Chapter 3: Managing Volatile Capital Flows: Experiences and Lessons for Sub-Saharan African Frontier Markets
This chapter examines the evolution of portfolio and cross-border bank flows in sub-Saharan African frontier markets since 2010 and discusses the various policies these countries have designed and implemented to reduce risks stemming from the inherent volatility of these flows. The analysis finds that in the past three years, foreign portfolio flows to sub-Saharan Africa’s frontier economies have grown considerably, and the current bout of global financial market turbulence has so far left most of these countries relatively unscathed. This muted impact reflects, in part, strong fundamentals and prospects in these economies, but it may also reflect their relatively small and illiquid financial markets. As frontier economies in the region become more integrated with global financial markets, they will also become increasingly vulnerable to global financial shocks. If the global turmoil persists, risks of contagion and possible reversals may increase.

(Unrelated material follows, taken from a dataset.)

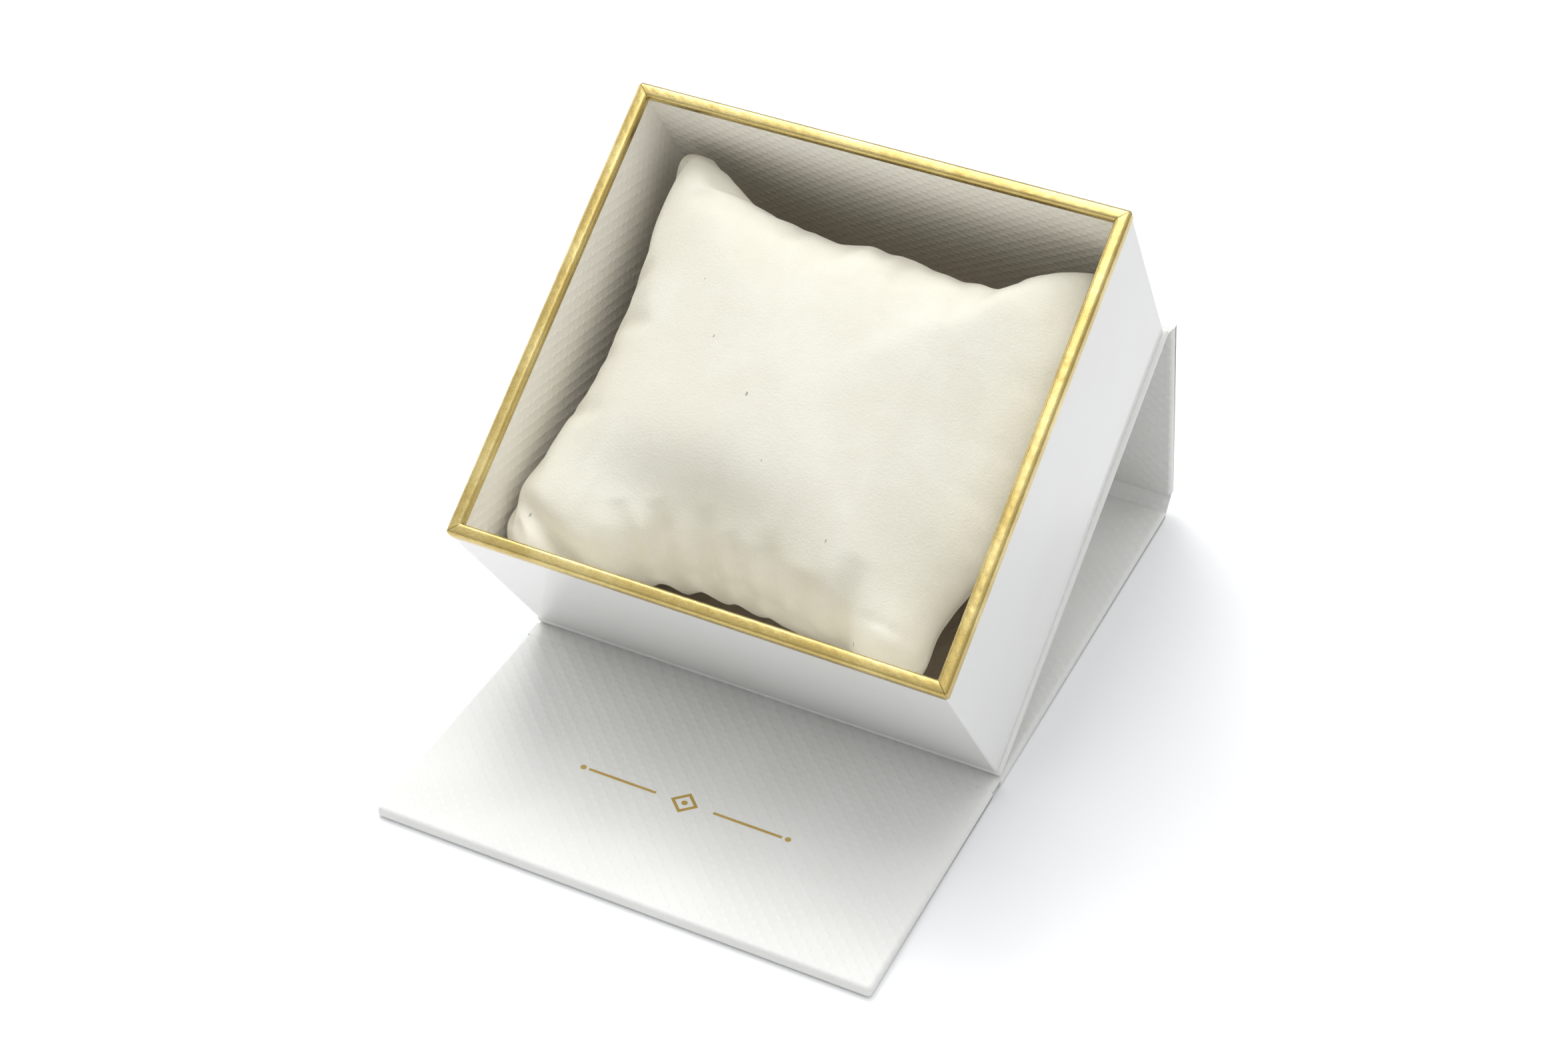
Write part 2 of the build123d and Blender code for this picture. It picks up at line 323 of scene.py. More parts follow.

The chapter recommends that frontier markets in the region strengthen policy frameworks to ensure that access to capital markets is beneficial, with the appropriate combination of policies depending on country-specific circumstances. Among the key policy recommendations are the following: (i) enhance monitoring by improving data; (ii) enhance macroeconomic and financial policies to provide policy room in case of capital flow surges or reversals; (iii) improve capacity to effectively use macroprudential policies to prevent systemic financial sector risks that may arise from volatile capital flows; and (iv) reinforce the toolkit of capital flow management measures.